I love seafood – especially shrimps! Though small, shrimps are anything but small in their nutrient density. An excellent source of selenium, the shrimp is low in fat and a dense source of low-calorie protein.
Just 112g of shrimps supplies 23.7 grams of protein which is about 47.4 percent of the daily value for protein and less than a gram of fat! For a mere 28kcals, the shrimp is sure loaded with protein.
Many people are confused about the fat and cholesterol content of shrimp while some people have simply avoided eating shrimps precisely because of its high cholesterol content. Like I said earlier, shrimps are very low in total fat, yet it has high cholesterol content, about 200 milligrams in 12 large boiled shrimps.
But interestingly, the good news is that while shrimps can raise LDL levels (bad cholesterol), it also raises the HDL levels (good cholesterol) by a higher amount! In addition it also lowers the levels of triglycerides in the blood. So you simply do not have to avoid eating shrimps.
Shrimp are also a good source of cardio-protective omega-3 fatty acids, noted for their anti-inflammatory effects and ability to prevent the formation of blood clots. Studies have shown that individuals whose diets provide greater amounts of omega-3 fats have lower blood pressure than those who consume less. Omega-3 fats have also been found to greatly reduce risk of colorectal cancer.
High in selenium, you cannot overemphasize the importance of the shrimp Just a 100g of shrimps provides about 64.2 47.4 percent of the daily value for this trace mineral.
Selenium has been shown to inhibit the proliferation of cancer cells and induce DNA repair and synthesis in damaged cells.

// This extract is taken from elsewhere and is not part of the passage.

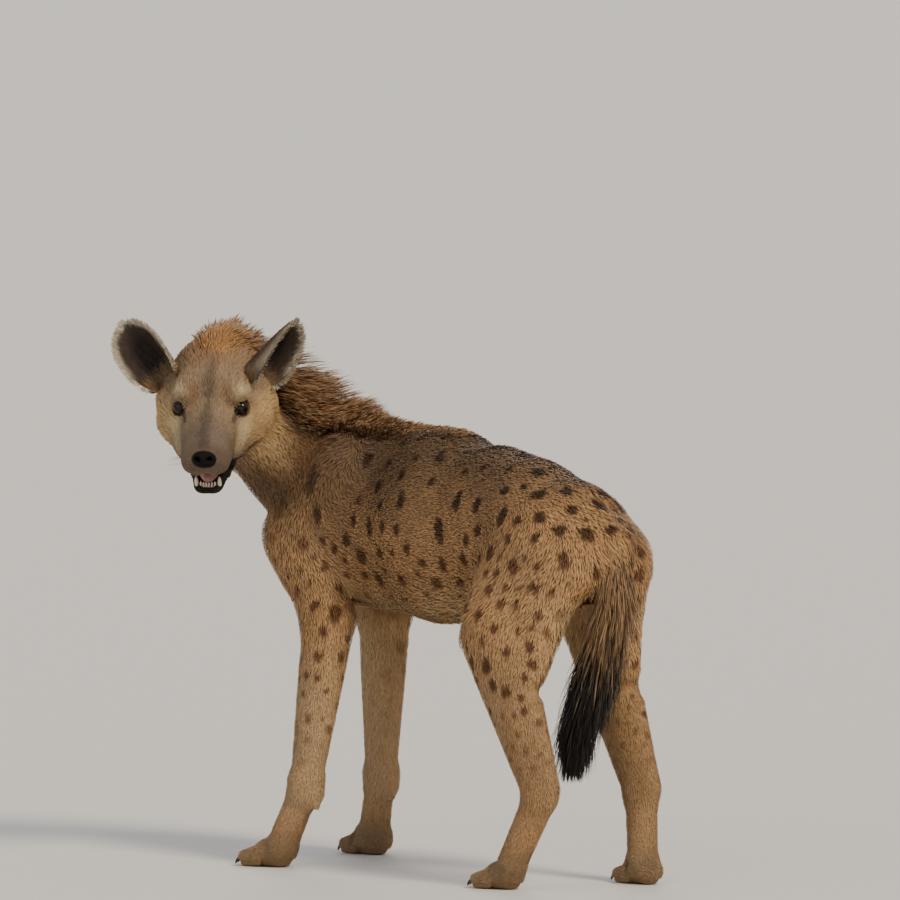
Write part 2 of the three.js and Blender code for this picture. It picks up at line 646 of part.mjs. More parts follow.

This trace mineral has also been shown to induce the self-destruct sequence the body uses to eliminate worn out or abnormal cells. Also, selenium is incorporated at the active site of many proteins, including glutathione peroxidase, which is particularly important for cancer protection.
It is worthy to note that shrimp contain purines which are naturally-occurring substances found in plants, animals, and humans. When purines break down, they form uric acid and in effect excess accumulation of purines in the body can lead to excess accumulation of uric acid. Individuals with gout or kidney stones which are formed from uric acid may want to limit or avoid intake of shrimps.
Take time to boil your shrimps well as boiling may lower the chances of allergic response. The shrimp is also a very good source of vitamin B12, iron, phosphorus, niacin, zinc, copper and magnesium.